Father of the Bride (20th Feb 2014)
I hadn’t expected to be quite so emotional. I know I’d
written a teary speech, and I’d joked to one and all that I’d be welling up,
but deep inside I thought I’d sail through with my usual jolly demeanour. And
then, five minutes before collecting my beautiful daughter, Zoe, from her room,
one of the bridesmaids brought me a gift. It was from Zoe. A watch. On the back
was engraved, ‘Dad – Forever your little girl.’
And that was it. I was in bits.
I went to collect Zoe and when she emerged, like a butterfly
from a chrysalis, she was so beautiful I was crying like a baby.

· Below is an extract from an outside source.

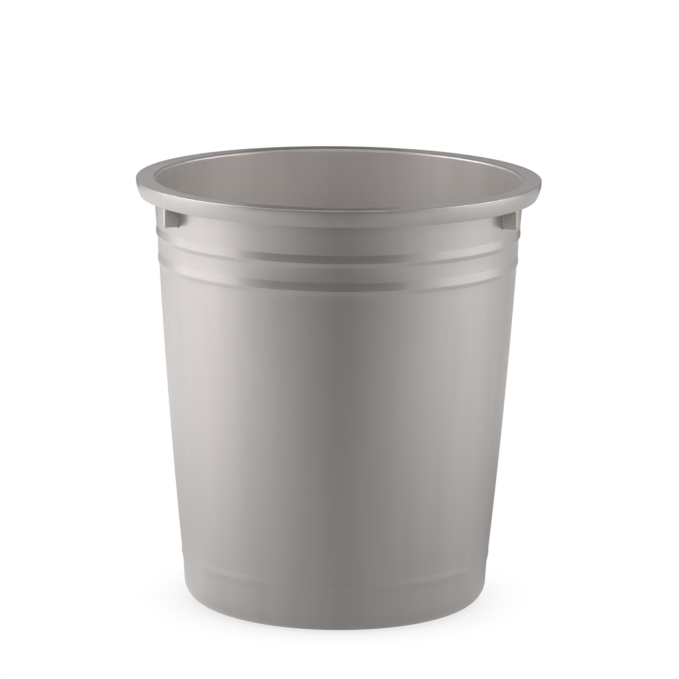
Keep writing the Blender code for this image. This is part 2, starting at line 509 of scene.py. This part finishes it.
class Graph:
    """Short calls that build a material's node tree."""

    def __init__(self, name):
        self.material = bpy.data.materials.new(name)
        self.material.use_nodes = True
        self.tree = self.material.node_tree
        self.shader = self.tree.nodes["Principled BSDF"]
        self.output = self.tree.nodes["Material Output"]

    def feed(self, socket, value):
        """Links a socket from another node's output, or sets its value."""
        if isinstance(value, bpy.types.NodeSocket):
            self.tree.links.new(value, socket)
        else:
            socket.default_value = value

    def node(self, kind, inputs, **settings):
        """A new node with its settings, and its inputs linked or given a value."""
        made = self.tree.nodes.new("ShaderNode" + kind)
        for name, value in settings.items():
            setattr(made, name, value)
        for name, value in inputs.items():
            self.feed(made.inputs[name], value)
        return made

    def math(self, operation, a, b=0.0):
        """One arithmetic step."""
        return self.node("Math", {0: a, 1: b}, operation=operation).outputs[0]

    def scaled(self, place, factors):
        """A place stretched along each axis."""
        made = self.node("VectorMath", {0: place, 1: factors}, operation="MULTIPLY")
        return made.outputs["Vector"]

    def noise(self, place, size, detail=2.0):
        """Noise from 0 to 1 whose features are about a size across, in millimetres."""
        inputs = {"Vector": place, "Scale": 1.0 / (size * MM), "Detail": detail}
        return self.node("TexNoise", inputs).outputs["Fac"]

    def ramp(self, value, low, high, to_low=0.0, to_high=1.0):
        """A value mapped smoothly from one range onto another."""
        inputs = {"Value": value, "From Min": low, "From Max": high}
        inputs.update({"To Min": to_low, "To Max": to_high})
        return self.node("MapRange", inputs, interpolation_type="SMOOTHSTEP").outputs["Result"]

    def swing(self, value, reach):
        """A 0 to 1 value turned into one from minus reach to plus reach."""
        return self.math("MULTIPLY", self.math("SUBTRACT", value, 0.5), 2.0 * reach)

    def total(self, values):
        """The sum of several values."""
        result = values[0]
        for value in values[1:]:
            result = self.math("ADD", result, value)
        return result

    def mix(self, share, a, b):
        """A colour a share of the way from a to b."""
        inputs = {0: share, MIX_A: a, MIX_B: b}
        return self.node("Mix", inputs, data_type="RGBA").outputs[MIX_RESULT]

    def bump(self, height, distance):
        """A normal tilted by a height field whose full range is a distance."""
        inputs = {"Height": height, "Distance": distance, "Strength": 1.0}
        return self.node("Bump", inputs).outputs["Normal"]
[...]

Giving a daughter away should be the hardest thing in the
world, but it’s the easiest. I’ve never seen Zoe looking so lovely, or so
happy. My hand was shaking when I walked her up the aisle. I’m so happy for
her, and I’m happy for my wonderful new son-in-law Ian (whom we all love).
It was a spectacular wedding. We took over the Wordsworth
Hotel in Grasmere right in the heart of the English Lakes. In practice we
seemed to take over the whole village. This was February. No one else was
there. Every time I crossed the square I bumped into wedding guests. It should
have rained – but it didn’t. The sun shone. The Prosecco flowed. We had a brilliant cartoonist (Christopher
Murphy), a stunning band (Superfreak), an amazing cake (Val Cooper), heart-stopping
floral displays (Gill Maxim) and a whole load of wonderful guests. I only left
the dance floor once in three hours. So thank you to my lovely wife Sue (who
also looked gorgeous), to all our friends and relations, and to everyone who
helped make the day go so well – the bridesmaids were fabulous – the best man
was hilarious – the fireworks were awesome – the photographer was a genius - the
flowers were spectacular; but thank you most of all to my stunningly beautiful
daughter. I will never forget the day I gave you away. Forever your Dad.